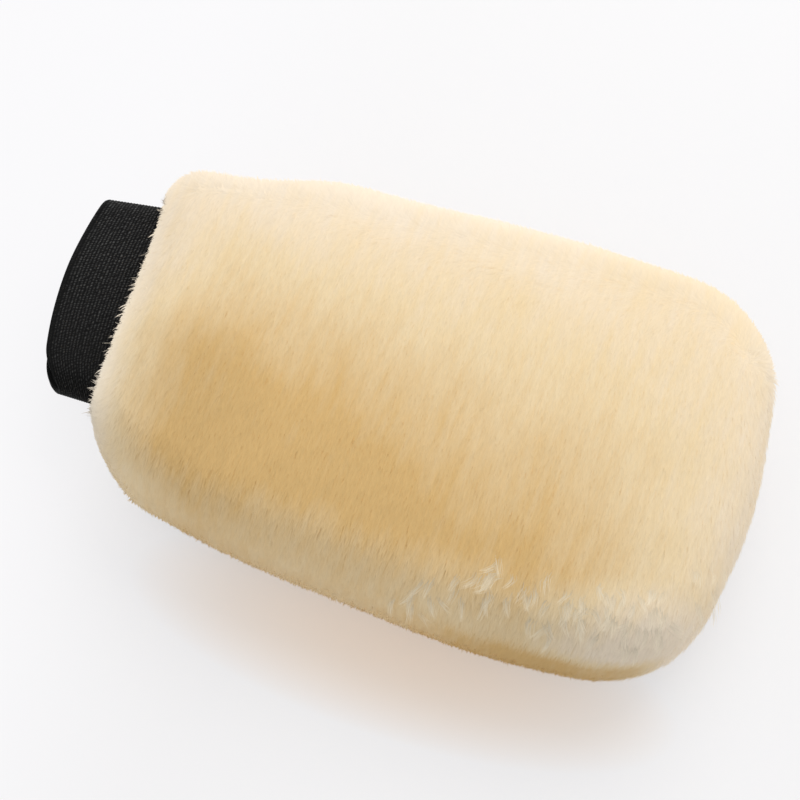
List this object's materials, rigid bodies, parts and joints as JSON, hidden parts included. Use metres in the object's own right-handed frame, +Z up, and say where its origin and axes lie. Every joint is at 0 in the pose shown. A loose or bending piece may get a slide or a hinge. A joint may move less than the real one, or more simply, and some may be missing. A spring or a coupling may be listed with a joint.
{
  "type": "wash mitt",
  "caption": "Thick shorn sheepskin wash mitt, wool on both faces, with a hand pocket and a flat loop of black woven elastic as its cuff.",
  "frame": {"origin": "middle of the whole mitt in plan, on the flat surface that its palm side lies on", "axes": "+X along the mitt towards the fingertips, +Y across it, +Z up out of the back of the hand"},
  "size_m": [0.28, 0.1798, 0.059],
  "materials": {
    "wool": "dense shorn lambswool, cream to honey, pale at the tips",
    "hide": "undyed suede, flesh side of the sheepskin",
    "seam_thread": "natural bonded polyester thread",
    "cuff_thread": "black polyester thread",
    "elastic": "matt black woven elastic with fine ribs round the wrist"
  },
  "bodies": {
    "root": {"back_fleece": "wool", "palm_fleece": "wool", "back_hide": "hide", "palm_hide": "hide", "side_seam_stitches": "seam_thread", "cuff_seam_stitches": "cuff_thread", "cuff_band": "elastic", "cuff_joint_stitches": "cuff_thread"}
  },
  "joints": []
}
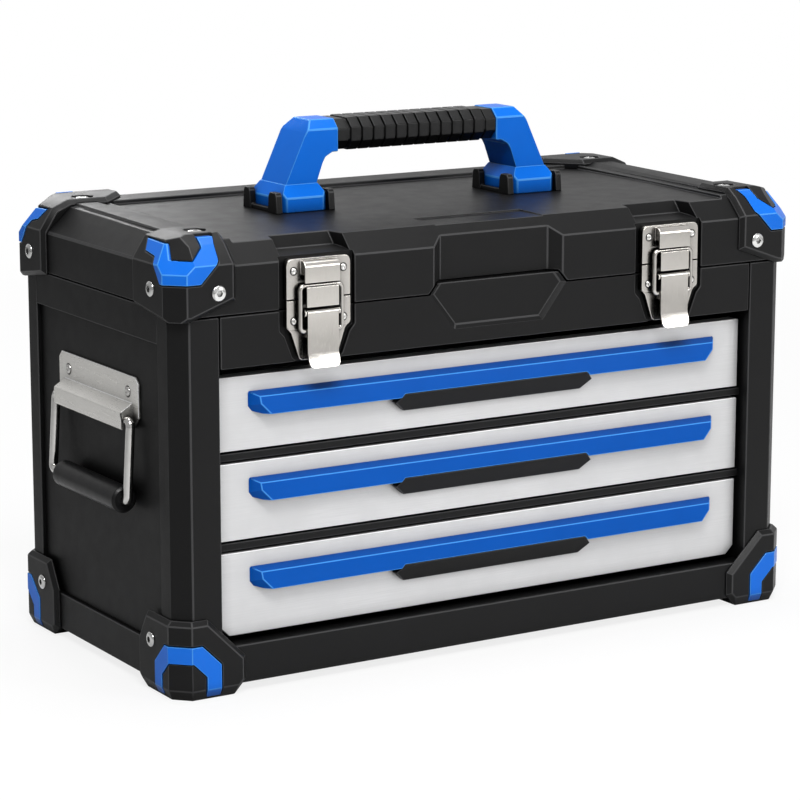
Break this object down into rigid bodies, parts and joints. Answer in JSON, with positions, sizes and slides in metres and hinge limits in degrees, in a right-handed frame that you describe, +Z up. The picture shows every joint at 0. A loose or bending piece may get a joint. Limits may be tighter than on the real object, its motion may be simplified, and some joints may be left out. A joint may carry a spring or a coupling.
{
  "type": "portable tool box with drawers",
  "caption": "Portable tool box with a hinged lid over a top tray, sliding drawers below, draw latches, corner guards, a fixed carry handle on the lid and swinging side handles.",
  "frame": {"origin": "on the floor plane under the middle of the body, at the bottom of the feet", "axes": "+Z up, +X to the right seen from the drawer side, -Y out of the drawer side"},
  "size_m": [0.4882, 0.2347, 0.3366],
  "materials": {
    "body_black": "satin, fine moulded grain",
    "panel_black": "satin, fine moulded grain",
    "guard_black": "matte",
    "trim_blue": "satin gloss",
    "handle_blue": "satin gloss",
    "pull_blue": "satin gloss",
    "insert_black": "matte",
    "tray_grey": "semi-gloss paint",
    "drawer_silver": "silver satin lacquer, finely brushed",
    "runner_zinc": "zinc plated",
    "latch_nickel": "satin nickel plate",
    "handle_plate_steel": "satin nickel plate",
    "bail_chrome": "polished",
    "rivet_steel": "polished heads",
    "screw_chrome": "polished",
    "hinge_black": "black paint",
    "grip_rubber": "matte rubber"
  },
  "bodies": {
    "case": {"side_panel_left": "panel_black", "side_panel_right": "panel_black", "back_panel": "panel_black", "bottom_panel": "panel_black", "corner_posts": "body_black", "base_frame": "body_black", "upper_front_panel": "body_black", "compartment_floor": "tray_grey", "drawer_crossbars": "panel_black", "case_runners": "runner_zinc", "foot_guard_fl": "guard_black", "foot_guard_fr": "guard_black", "foot_guard_bl": "guard_black", "foot_guard_br": "guard_black", "foot_guard_trims": "trim_blue", "foot_guard_screws": "screw_chrome", "latch_bases": "latch_nickel", "side_handle_plate_left": "handle_plate_steel", "side_handle_plate_right": "handle_plate_steel", "case_rivets": "rivet_steel", "hinge_case_leaves": "hinge_black", "hinge_pins": "rivet_steel"},
    "lid": {"lid_shell": "body_black", "lid_guard_fl": "guard_black", "lid_guard_fr": "guard_black", "lid_guard_bl": "guard_black", "lid_guard_br": "guard_black", "lid_guard_trims": "trim_blue", "lid_guard_screws": "screw_chrome", "latch_keepers": "latch_nickel", "lid_rivets": "rivet_steel", "handle_brackets": "guard_black", "hinge_lid_leaves": "hinge_black", "handle_arm_left": "handle_blue", "handle_arm_right": "handle_blue", "handle_grip": "grip_rubber"},
    "side_handle_left": {"side_bail_left": "bail_chrome", "side_grip_left": "grip_rubber"},
    "latch_lever_left": {"latch_lever_left": "latch_nickel"},
    "latch_loop_left": {"latch_loop_left": "latch_nickel"},
    "side_handle_right": {"side_bail_right": "bail_chrome", "side_grip_right": "grip_rubber"},
    "latch_lever_right": {"latch_lever_right": "latch_nickel"},
    "latch_loop_right": {"latch_loop_right": "latch_nickel"},
    "drawer_1": {"drawer_1_tray": "tray_grey", "drawer_1_front": "drawer_silver", "drawer_1_pull": "pull_blue", "drawer_1_insert": "insert_black", "drawer_1_rails": "runner_zinc"},
    "drawer_2": {"drawer_2_tray": "tray_grey", "drawer_2_front": "drawer_silver", "drawer_2_pull": "pull_blue", "drawer_2_insert": "insert_black", "drawer_2_rails": "runner_zinc"},
    "drawer_3": {"drawer_3_tray": "tray_grey", "drawer_3_front": "drawer_silver", "drawer_3_pull": "pull_blue", "drawer_3_insert": "insert_black", "drawer_3_rails": "runner_zinc"}
  },
  "joints": [
    {"name": "lid_hinge", "type": "hinge", "parent": "case", "child": "lid", "pos_m": [0, 0.11235, 0.233], "axis": [-1, 0, 0], "range_deg": [0, 100]},
    {"name": "side_handle_left_swing", "type": "hinge", "parent": "case", "child": "side_handle_left", "pos_m": [-0.2326, 0, 0.16475], "axis": [0, 1, 0], "range_deg": [0, 85]},
    {"name": "latch_lever_left_pivot", "type": "hinge", "parent": "case", "child": "latch_lever_left", "pos_m": [-0.1322, -0.11335, 0.2329], "axis": [-1, 0, 0], "range_deg": [0, 120]},
    {"name": "latch_loop_left_pivot", "type": "hinge", "parent": "latch_lever_left", "child": "latch_loop_left", "pos_m": [-0.1322, -0.11305, 0.2219], "axis": [-1, 0, 0], "range_deg": [-132, 0]},
    {"name": "side_handle_right_swing", "type": "hinge", "parent": "case", "child": "side_handle_right", "pos_m": [0.2326, 0, 0.16475], "axis": [0, -1, 0], "range_deg": [0, 85]},
    {"name": "latch_lever_right_pivot", "type": "hinge", "parent": "case", "child": "latch_lever_right", "pos_m": [0.1322, -0.11335, 0.2329], "axis": [-1, 0, 0], "range_deg": [0, 120]},
    {"name": "latch_loop_right_pivot", "type": "hinge", "parent": "latch_lever_right", "child": "latch_loop_right", "pos_m": [0.1322, -0.11305, 0.2219], "axis": [-1, 0, 0], "range_deg": [-132, 0]},
    {"name": "drawer_1_slide", "type": "slide", "parent": "case", "child": "drawer_1", "axis": [0, -1, 0], "range_m": [0, 0.16]},
    {"name": "drawer_2_slide", "type": "slide", "parent": "case", "child": "drawer_2", "axis": [0, -1, 0], "range_m": [0, 0.16]},
    {"name": "drawer_3_slide", "type": "slide", "parent": "case", "child": "drawer_3", "axis": [0, -1, 0], "range_m": [0, 0.16]}
  ],
  "couplings": [
    {"joint": "latch_loop_left_pivot", "follows": "latch_lever_left_pivot", "ratio": -1.1},
    {"joint": "latch_loop_right_pivot", "follows": "latch_lever_right_pivot", "ratio": -1.1}
  ]
}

■ **Stated exercise**
Repeat the entries shown above, every one, word for word.

■ **Complete output**
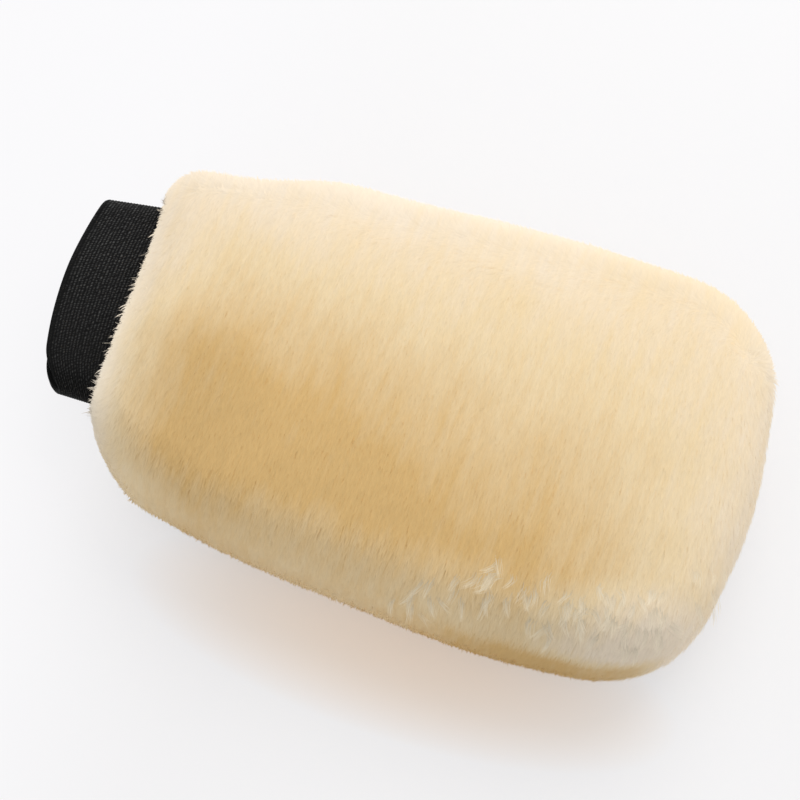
List this object's materials, rigid bodies, parts and joints as JSON, hidden parts included. Use metres in the object's own right-handed frame, +Z up, and say where its origin and axes lie. Every joint is at 0 in the pose shown. A loose or bending piece may get a slide or a hinge. A joint may move less than the real one, or more simply, and some may be missing. A spring or a coupling may be listed with a joint.
{
  "type": "wash mitt",
  "caption": "Thick shorn sheepskin wash mitt, wool on both faces, with a hand pocket and a flat loop of black woven elastic as its cuff.",
  "frame": {"origin": "middle of the whole mitt in plan, on the flat surface that its palm side lies on", "axes": "+X along the mitt towards the fingertips, +Y across it, +Z up out of the back of the hand"},
  "size_m": [0.28, 0.1798, 0.059],
  "materials": {
    "wool": "dense shorn lambswool, cream to honey, pale at the tips",
    "hide": "undyed suede, flesh side of the sheepskin",
    "seam_thread": "natural bonded polyester thread",
    "cuff_thread": "black polyester thread",
    "elastic": "matt black woven elastic with fine ribs round the wrist"
  },
  "bodies": {
    "root": {"back_fleece": "wool", "palm_fleece": "wool", "back_hide": "hide", "palm_hide": "hide", "side_seam_stitches": "seam_thread", "cuff_seam_stitches": "cuff_thread", "cuff_band": "elastic", "cuff_joint_stitches": "cuff_thread"}
  },
  "joints": []
}
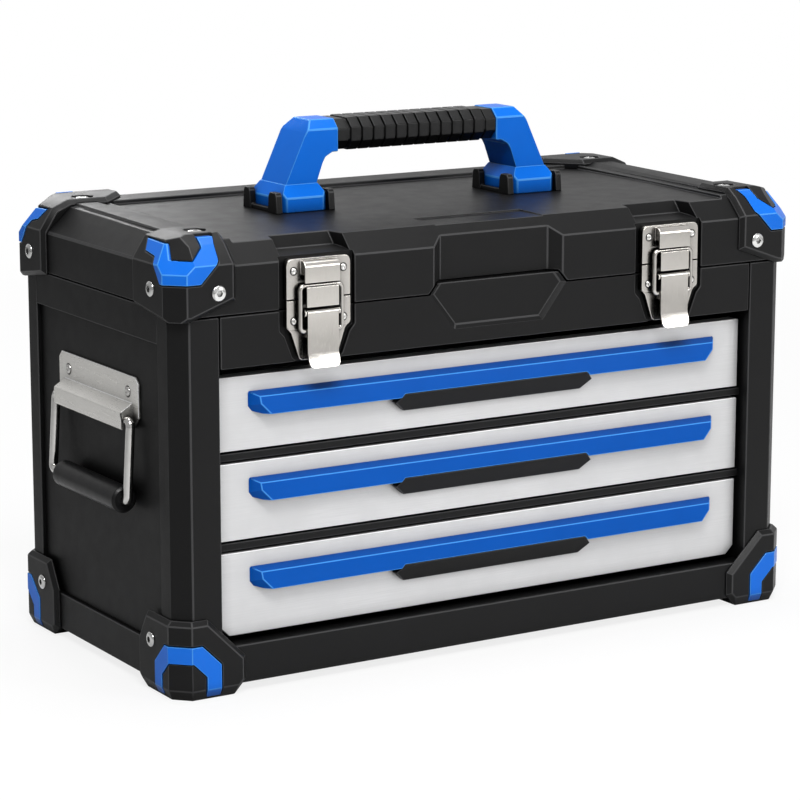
Break this object down into rigid bodies, parts and joints. Answer in JSON, with positions, sizes and slides in metres and hinge limits in degrees, in a right-handed frame that you describe, +Z up. The picture shows every joint at 0. A loose or bending piece may get a joint. Limits may be tighter than on the real object, its motion may be simplified, and some joints may be left out. A joint may carry a spring or a coupling.
{
  "type": "portable tool box with drawers",
  "caption": "Portable tool box with a hinged lid over a top tray, sliding drawers below, draw latches, corner guards, a fixed carry handle on the lid and swinging side handles.",
  "frame": {"origin": "on the floor plane under the middle of the body, at the bottom of the feet", "axes": "+Z up, +X to the right seen from the drawer side, -Y out of the drawer side"},
  "size_m": [0.4882, 0.2347, 0.3366],
  "materials": {
    "body_black": "satin, fine moulded grain",
    "panel_black": "satin, fine moulded grain",
    "guard_black": "matte",
    "trim_blue": "satin gloss",
    "handle_blue": "satin gloss",
    "pull_blue": "satin gloss",
    "insert_black": "matte",
    "tray_grey": "semi-gloss paint",
    "drawer_silver": "silver satin lacquer, finely brushed",
    "runner_zinc": "zinc plated",
    "latch_nickel": "satin nickel plate",
    "handle_plate_steel": "satin nickel plate",
    "bail_chrome": "polished",
    "rivet_steel": "polished heads",
    "screw_chrome": "polished",
    "hinge_black": "black paint",
    "grip_rubber": "matte rubber"
  },
  "bodies": {
    "case": {"side_panel_left": "panel_black", "side_panel_right": "panel_black", "back_panel": "panel_black", "bottom_panel": "panel_black", "corner_posts": "body_black", "base_frame": "body_black", "upper_front_panel": "body_black", "compartment_floor": "tray_grey", "drawer_crossbars": "panel_black", "case_runners": "runner_zinc", "foot_guard_fl": "guard_black", "foot_guard_fr": "guard_black", "foot_guard_bl": "guard_black", "foot_guard_br": "guard_black", "foot_guard_trims": "trim_blue", "foot_guard_screws": "screw_chrome", "latch_bases": "latch_nickel", "side_handle_plate_left": "handle_plate_steel", "side_handle_plate_right": "handle_plate_steel", "case_rivets": "rivet_steel", "hinge_case_leaves": "hinge_black", "hinge_pins": "rivet_steel"},
    "lid": {"lid_shell": "body_black", "lid_guard_fl": "guard_black", "lid_guard_fr": "guard_black", "lid_guard_bl": "guard_black", "lid_guard_br": "guard_black", "lid_guard_trims": "trim_blue", "lid_guard_screws": "screw_chrome", "latch_keepers": "latch_nickel", "lid_rivets": "rivet_steel", "handle_brackets": "guard_black", "hinge_lid_leaves": "hinge_black", "handle_arm_left": "handle_blue", "handle_arm_right": "handle_blue", "handle_grip": "grip_rubber"},
    "side_handle_left": {"side_bail_left": "bail_chrome", "side_grip_left": "grip_rubber"},
    "latch_lever_left": {"latch_lever_left": "latch_nickel"},
    "latch_loop_left": {"latch_loop_left": "latch_nickel"},
    "side_handle_right": {"side_bail_right": "bail_chrome", "side_grip_right": "grip_rubber"},
    "latch_lever_right": {"latch_lever_right": "latch_nickel"},
    "latch_loop_right": {"latch_loop_right": "latch_nickel"},
    "drawer_1": {"drawer_1_tray": "tray_grey", "drawer_1_front": "drawer_silver", "drawer_1_pull": "pull_blue", "drawer_1_insert": "insert_black", "drawer_1_rails": "runner_zinc"},
    "drawer_2": {"drawer_2_tray": "tray_grey", "drawer_2_front": "drawer_silver", "drawer_2_pull": "pull_blue", "drawer_2_insert": "insert_black", "drawer_2_rails": "runner_zinc"},
    "drawer_3": {"drawer_3_tray": "tray_grey", "drawer_3_front": "drawer_silver", "drawer_3_pull": "pull_blue", "drawer_3_insert": "insert_black", "drawer_3_rails": "runner_zinc"}
  },
  "joints": [
    {"name": "lid_hinge", "type": "hinge", "parent": "case", "child": "lid", "pos_m": [0, 0.11235, 0.233], "axis": [-1, 0, 0], "range_deg": [0, 100]},
    {"name": "side_handle_left_swing", "type": "hinge", "parent": "case", "child": "side_handle_left", "pos_m": [-0.2326, 0, 0.16475], "axis": [0, 1, 0], "range_deg": [0, 85]},
    {"name": "latch_lever_left_pivot", "type": "hinge", "parent": "case", "child": "latch_lever_left", "pos_m": [-0.1322, -0.11335, 0.2329], "axis": [-1, 0, 0], "range_deg": [0, 120]},
    {"name": "latch_loop_left_pivot", "type": "hinge", "parent": "latch_lever_left", "child": "latch_loop_left", "pos_m": [-0.1322, -0.11305, 0.2219], "axis": [-1, 0, 0], "range_deg": [-132, 0]},
    {"name": "side_handle_right_swing", "type": "hinge", "parent": "case", "child": "side_handle_right", "pos_m": [0.2326, 0, 0.16475], "axis": [0, -1, 0], "range_deg": [0, 85]},
    {"name": "latch_lever_right_pivot", "type": "hinge", "parent": "case", "child": "latch_lever_right", "pos_m": [0.1322, -0.11335, 0.2329], "axis": [-1, 0, 0], "range_deg": [0, 120]},
    {"name": "latch_loop_right_pivot", "type": "hinge", "parent": "latch_lever_right", "child": "latch_loop_right", "pos_m": [0.1322, -0.11305, 0.2219], "axis": [-1, 0, 0], "range_deg": [-132, 0]},
    {"name": "drawer_1_slide", "type": "slide", "parent": "case", "child": "drawer_1", "axis": [0, -1, 0], "range_m": [0, 0.16]},
    {"name": "drawer_2_slide", "type": "slide", "parent": "case", "child": "drawer_2", "axis": [0, -1, 0], "range_m": [0, 0.16]},
    {"name": "drawer_3_slide", "type": "slide", "parent": "case", "child": "drawer_3", "axis": [0, -1, 0], "range_m": [0, 0.16]}
  ],
  "couplings": [
    {"joint": "latch_loop_left_pivot", "follows": "latch_lever_left_pivot", "ratio": -1.1},
    {"joint": "latch_loop_right_pivot", "follows": "latch_lever_right_pivot", "ratio": -1.1}
  ]
}